### Written exercise
Return all the data, word for word.
[start Collected data]
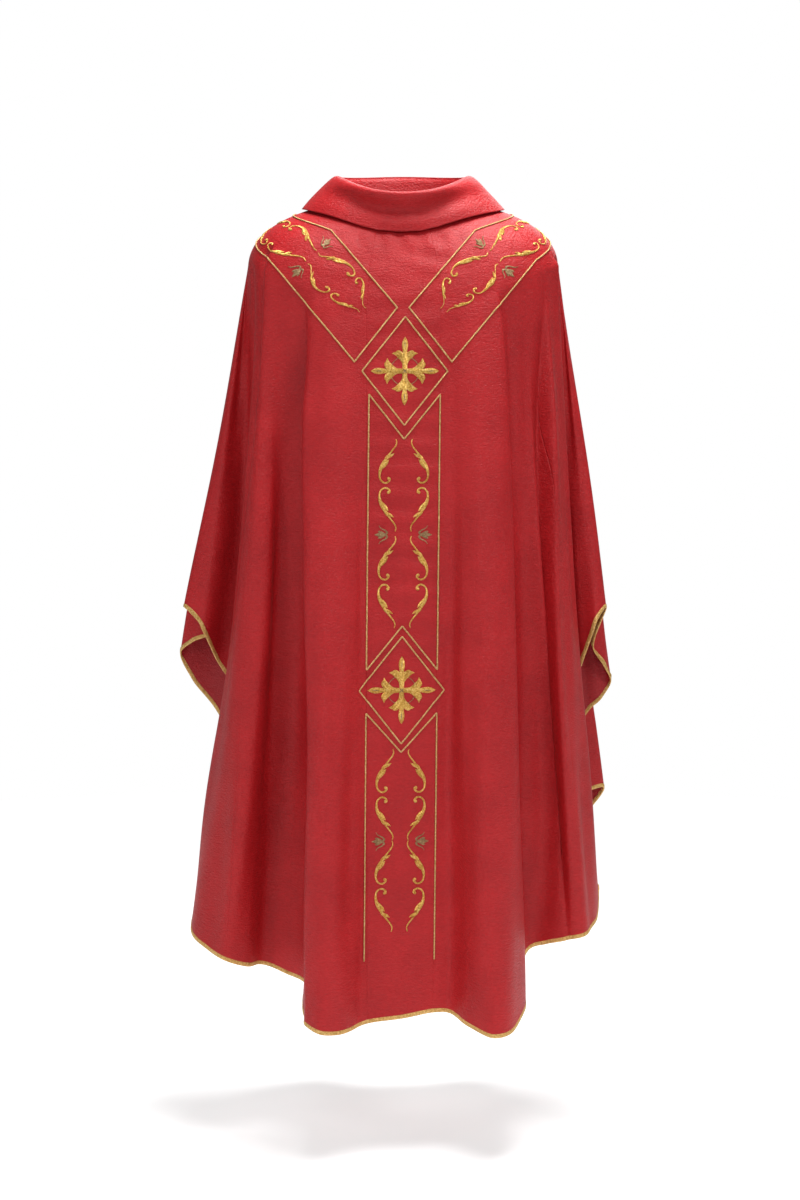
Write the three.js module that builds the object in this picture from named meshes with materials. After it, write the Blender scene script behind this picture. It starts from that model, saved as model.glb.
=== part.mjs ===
// A gothic chasuble, hanging as it does when worn: millimetres, +Z up, the wearer faces -Y.
// The wearer's left is +X. The origin is on the centre line, level with the base of the neck,
// where the garment rests on the shoulders.
//
// The cloth is one surface, followed by fall lines that leave the neck, cross the shoulders and
// drop to the hem. Panels, hem braid, cords and embroidery are all laid on that surface.
import * as THREE from "three";

// ---- driving dimensions ----
const CLOTH = 1.6; // cloth with its interlining
const SEAM = 0.4; // room left along a sewn seam
const BRAID_WIDTH = 6;
const BRAID_ROOM = 1.8; // between the last row of a panel and the braid sewn along it
const EMBROIDERY_GAP = 1.5; // room between a flat facet of cloth and the stitches on it
const EMBROIDERY = 1.2; // height of the stitches
const CORD = 2.4; // width of the couched outline cord

// Rings of the garment, each seen from above: an oval of its own squareness, with its own heights.
const NECKLINE = { half: 96, front: 88, back: 72, power: 2, z: { side: 2, front: -28, back: 14 } };
const CHEST = { half: 243, front: 152, back: 122, power: 2.6, z: { side: -95, front: -190, back: -150 } };
const ROLL = { half: 104, front: 97, back: 82, power: 2.1, z: { side: 41, front: 9, back: 46 } };

// How the cloth turns over the shoulder between neckline and chest: the share of the way out at
// which it starts to fall, and the height of that bend.
const BEND = { out: { side: 0.95, front: 0.81, back: 0.85 }, z: { side: -25, front: -70, back: -40 } };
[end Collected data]
### Answer in full
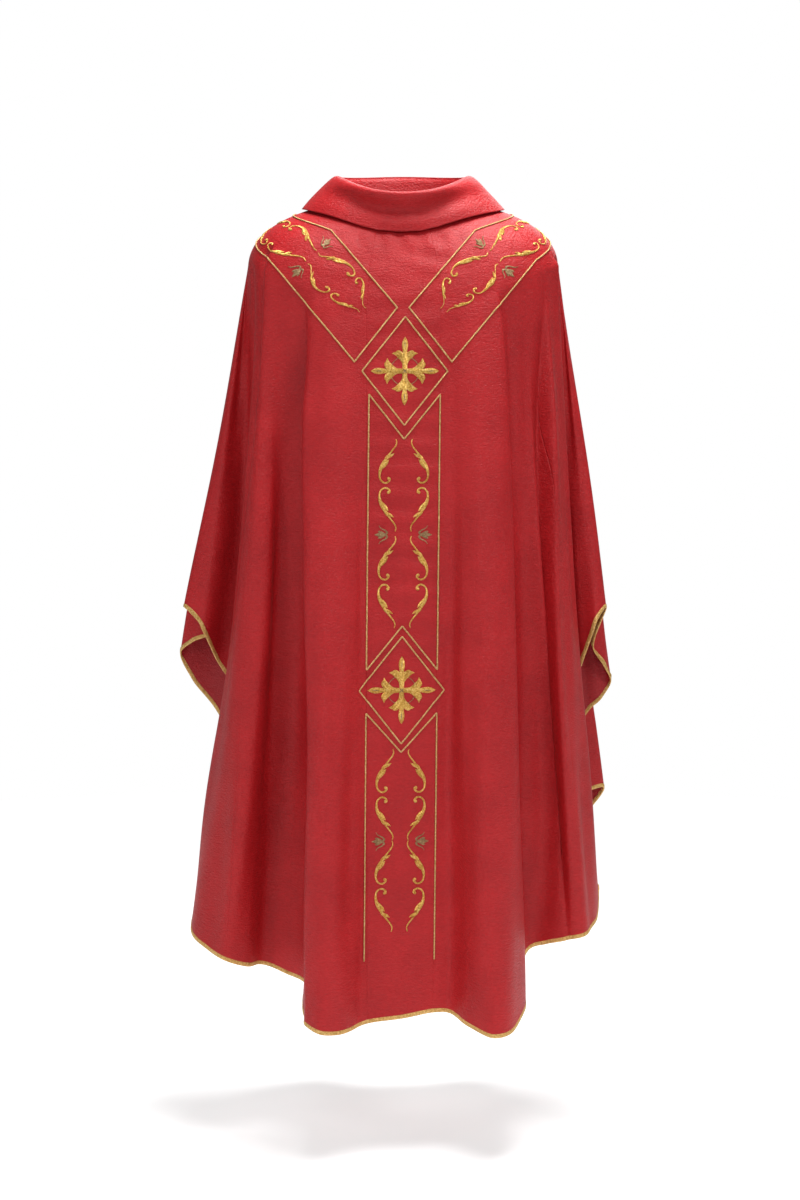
Write the three.js module that builds the object in this picture from named meshes with materials. After it, write the Blender scene script behind this picture. It starts from that model, saved as model.glb.
=== part.mjs ===
// A gothic chasuble, hanging as it does when worn: millimetres, +Z up, the wearer faces -Y.
// The wearer's left is +X. The origin is on the centre line, level with the base of the neck,
// where the garment rests on the shoulders.
//
// The cloth is one surface, followed by fall lines that leave the neck, cross the shoulders and
// drop to the hem. Panels, hem braid, cords and embroidery are all laid on that surface.
import * as THREE from "three";

// ---- driving dimensions ----
const CLOTH = 1.6; // cloth with its interlining
const SEAM = 0.4; // room left along a sewn seam
const BRAID_WIDTH = 6;
const BRAID_ROOM = 1.8; // between the last row of a panel and the braid sewn along it
const EMBROIDERY_GAP = 1.5; // room between a flat facet of cloth and the stitches on it
const EMBROIDERY = 1.2; // height of the stitches
const CORD = 2.4; // width of the couched outline cord

// Rings of the garment, each seen from above: an oval of its own squareness, with its own heights.
const NECKLINE = { half: 96, front: 88, back: 72, power: 2, z: { side: 2, front: -28, back: 14 } };
const CHEST = { half: 243, front: 152, back: 122, power: 2.6, z: { side: -95, front: -190, back: -150 } };
const ROLL = { half: 104, front: 97, back: 82, power: 2.1, z: { side: 41, front: 9, back: 46 } };

// How the cloth turns over the shoulder between neckline and chest: the share of the way out at
// which it starts to fall, and the height of that bend.
const BEND = { out: { side: 0.95, front: 0.81, back: 0.85 }, z: { side: -25, front: -70, back: -40 } };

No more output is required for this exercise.